You can watch the way the subprime mortgage crisis has worked itself into both the economy and the market when you see its effects on specific companies. While Citigroup’s (NYSE: C) nightmarish immersion in the subprime waters has been copiously documented, as it was front-and-center on not just financial media but mainstream media, many regional banks and mortgage companies, though they didn’t have tens of billions of dollars in writedowns, were still hit hard. One such regional bank is National City Corp (NYSE: NCC).

National City does most of its business in Ohio, Michigan, Indiana, Kentucky, Missouri, and Pennsylvania—the midwest heartland. With a market cap of $10.6 billion, and assets of $142 billion, this regional financial holding company, which began decades ago as a local Cleveland, Ohio bank, has historically been a stable if not staid company, and a dull but steady investment for dividend and long-term value investors. Now, it finds itself spinning on the edges of the subprime whirlpool, caught in a maelstrom by its own poor judgment and the perfect storm of the mortgage ocean.

In relatively short order, National City, which does a brisk mortgage business in such economically depressed areas as Michigan and Ohio, rust belt areas which at the very least usually feel recessions first admitted to holding a much more sizable chunk of a subprime portfolio than it had otherwise indicated (class action lawsuit dutifully to follow), then announced a $333 million quarterly loss, -53 cents per share, compared with an $842 million profit the prior year’s quarter. National City then shut down its wholesale mortgage unit (it still does consumer mortgage loans), laid off workers and did what loyal long-term investors dreaded, cut the dividend. The quarterly dividend was sliced from 41 cents per share to 21 cents per share. The aftershock saw the stock’s ongoing punishment continued by investors, who have driven it down from a twelve-month high of over 38 to as low as 12.84, though it has recently rebounded slightly to trade in the $13-$16 range.

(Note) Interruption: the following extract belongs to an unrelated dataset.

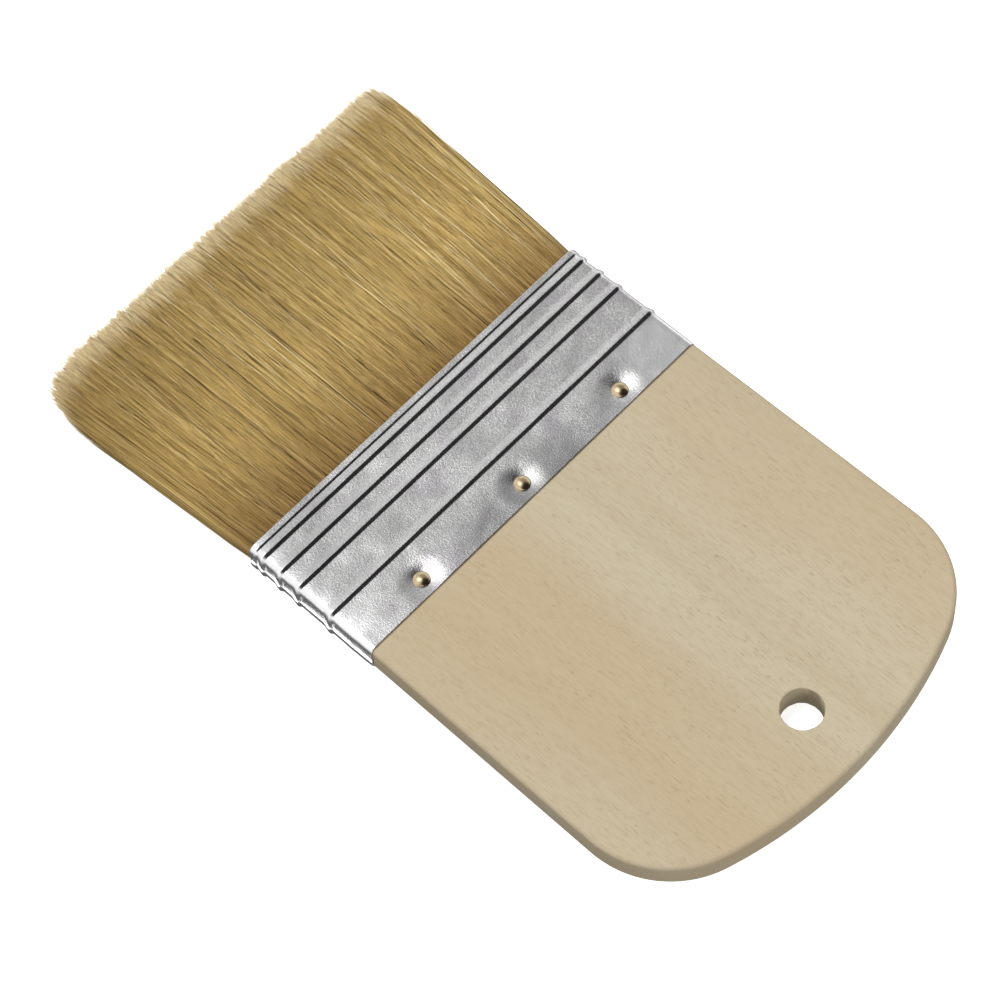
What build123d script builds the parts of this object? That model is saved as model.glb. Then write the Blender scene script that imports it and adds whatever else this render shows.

The stock currently yields a still-impressive dividend of around 5%, but long term, dividend and value investors have to be shaken over the slash of the payout and the uncertain prospects of near-term earnings. Although analysts’ projections still look for a profitable 2008 and 2009, with projections of $1.50 and $1.70 per share respectively in earnings—a welcome though unspectacular relief for shareholders, as it’s roughly half the profit the company was earning before all this mess—investors are still nervous as the case of the mega-financials (see Citigroup NYSE:C, Countrywide NYSE: CFC) is too fresh in their minds. With half the profits and the dividend halved, it’s as if National City is half the company it was before the subprime revelations started.

While the company implies that we’ve reached the end of the bad news, isn’t this what the assurances were along the way with Citigroup and with the poster-child of bad financials for revealing chilling, ongoing loses: Countrywide? In any event, it’s going to take the regionals some time—years not months—to rebuild the kind of business, revenue and income they were doing before most investors ever had the term “subprime” rammed into their consciousness.